• _DO THIS_
Exactly the lines between the line containing "Write the three.js" and the line containing "const CUT = 5;", together with those two lines, are to be output.

• _TASK INPUTS_
-- START --
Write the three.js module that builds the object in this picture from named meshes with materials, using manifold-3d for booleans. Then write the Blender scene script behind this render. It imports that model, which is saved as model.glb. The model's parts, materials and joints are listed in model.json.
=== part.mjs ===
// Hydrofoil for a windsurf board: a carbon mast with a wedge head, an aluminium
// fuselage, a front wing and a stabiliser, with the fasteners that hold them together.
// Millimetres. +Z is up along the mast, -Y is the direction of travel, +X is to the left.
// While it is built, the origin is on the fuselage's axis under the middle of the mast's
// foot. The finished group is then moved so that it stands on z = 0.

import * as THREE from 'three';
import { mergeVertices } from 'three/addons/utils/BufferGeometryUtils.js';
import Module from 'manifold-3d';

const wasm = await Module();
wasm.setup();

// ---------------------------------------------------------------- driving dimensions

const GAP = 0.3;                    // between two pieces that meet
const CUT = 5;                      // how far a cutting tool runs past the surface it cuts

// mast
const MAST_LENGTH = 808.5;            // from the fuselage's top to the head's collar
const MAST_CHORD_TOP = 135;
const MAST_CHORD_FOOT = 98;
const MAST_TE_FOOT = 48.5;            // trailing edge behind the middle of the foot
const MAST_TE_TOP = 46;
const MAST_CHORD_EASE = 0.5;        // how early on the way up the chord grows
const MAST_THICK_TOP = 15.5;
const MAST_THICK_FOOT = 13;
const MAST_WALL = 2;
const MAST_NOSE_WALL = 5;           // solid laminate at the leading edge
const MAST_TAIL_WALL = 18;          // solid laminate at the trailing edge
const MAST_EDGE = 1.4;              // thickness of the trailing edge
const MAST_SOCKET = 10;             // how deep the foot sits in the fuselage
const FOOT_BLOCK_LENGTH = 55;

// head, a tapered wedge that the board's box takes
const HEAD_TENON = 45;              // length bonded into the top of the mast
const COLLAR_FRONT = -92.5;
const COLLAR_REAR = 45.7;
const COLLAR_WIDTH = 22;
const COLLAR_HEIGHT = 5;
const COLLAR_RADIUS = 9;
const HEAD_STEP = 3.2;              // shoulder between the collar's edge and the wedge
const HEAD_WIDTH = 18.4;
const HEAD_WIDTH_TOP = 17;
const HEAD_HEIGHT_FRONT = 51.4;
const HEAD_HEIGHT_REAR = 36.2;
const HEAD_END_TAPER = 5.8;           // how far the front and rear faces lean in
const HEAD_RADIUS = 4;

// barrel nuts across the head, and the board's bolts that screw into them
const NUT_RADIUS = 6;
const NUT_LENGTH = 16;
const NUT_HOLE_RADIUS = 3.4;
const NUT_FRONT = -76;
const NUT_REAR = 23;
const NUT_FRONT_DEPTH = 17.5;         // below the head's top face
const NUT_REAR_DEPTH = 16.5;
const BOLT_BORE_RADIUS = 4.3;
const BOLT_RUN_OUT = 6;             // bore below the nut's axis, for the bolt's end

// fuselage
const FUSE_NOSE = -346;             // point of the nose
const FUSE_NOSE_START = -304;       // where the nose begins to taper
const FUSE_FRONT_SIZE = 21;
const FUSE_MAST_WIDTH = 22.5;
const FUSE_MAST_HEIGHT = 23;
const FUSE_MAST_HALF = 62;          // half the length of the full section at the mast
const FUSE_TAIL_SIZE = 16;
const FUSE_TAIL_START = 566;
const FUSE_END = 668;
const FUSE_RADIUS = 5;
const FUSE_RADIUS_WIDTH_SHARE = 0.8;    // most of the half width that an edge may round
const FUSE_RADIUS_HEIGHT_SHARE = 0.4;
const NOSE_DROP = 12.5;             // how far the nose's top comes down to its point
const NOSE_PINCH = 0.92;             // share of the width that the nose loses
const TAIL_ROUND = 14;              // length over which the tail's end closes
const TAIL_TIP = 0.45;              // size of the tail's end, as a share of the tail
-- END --
-- START --
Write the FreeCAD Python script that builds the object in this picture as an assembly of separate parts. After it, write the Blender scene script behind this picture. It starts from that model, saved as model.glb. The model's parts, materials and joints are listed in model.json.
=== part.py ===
-- END --
-- START --
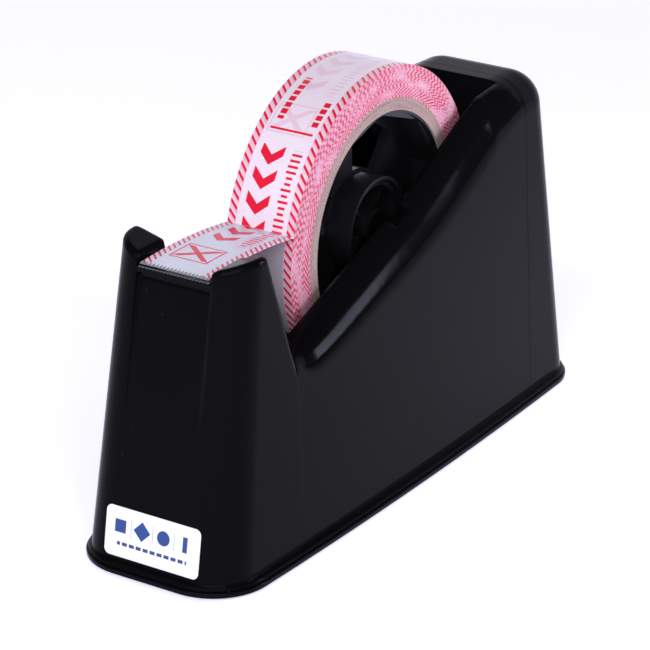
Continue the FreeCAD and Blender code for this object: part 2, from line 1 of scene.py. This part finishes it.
-- END --
• _FULL RESPONSE_
Write the three.js module that builds the object in this picture from named meshes with materials, using manifold-3d for booleans. Then write the Blender scene script behind this render. It imports that model, which is saved as model.glb. The model's parts, materials and joints are listed in model.json.
=== part.mjs ===
// Hydrofoil for a windsurf board: a carbon mast with a wedge head, an aluminium
// fuselage, a front wing and a stabiliser, with the fasteners that hold them together.
// Millimetres. +Z is up along the mast, -Y is the direction of travel, +X is to the left.
// While it is built, the origin is on the fuselage's axis under the middle of the mast's
// foot. The finished group is then moved so that it stands on z = 0.

import * as THREE from 'three';
import { mergeVertices } from 'three/addons/utils/BufferGeometryUtils.js';
import Module from 'manifold-3d';

const wasm = await Module();
wasm.setup();

// ---------------------------------------------------------------- driving dimensions

const GAP = 0.3;                    // between two pieces that meet
const CUT = 5;                      // how far a cutting tool runs past the surface it cuts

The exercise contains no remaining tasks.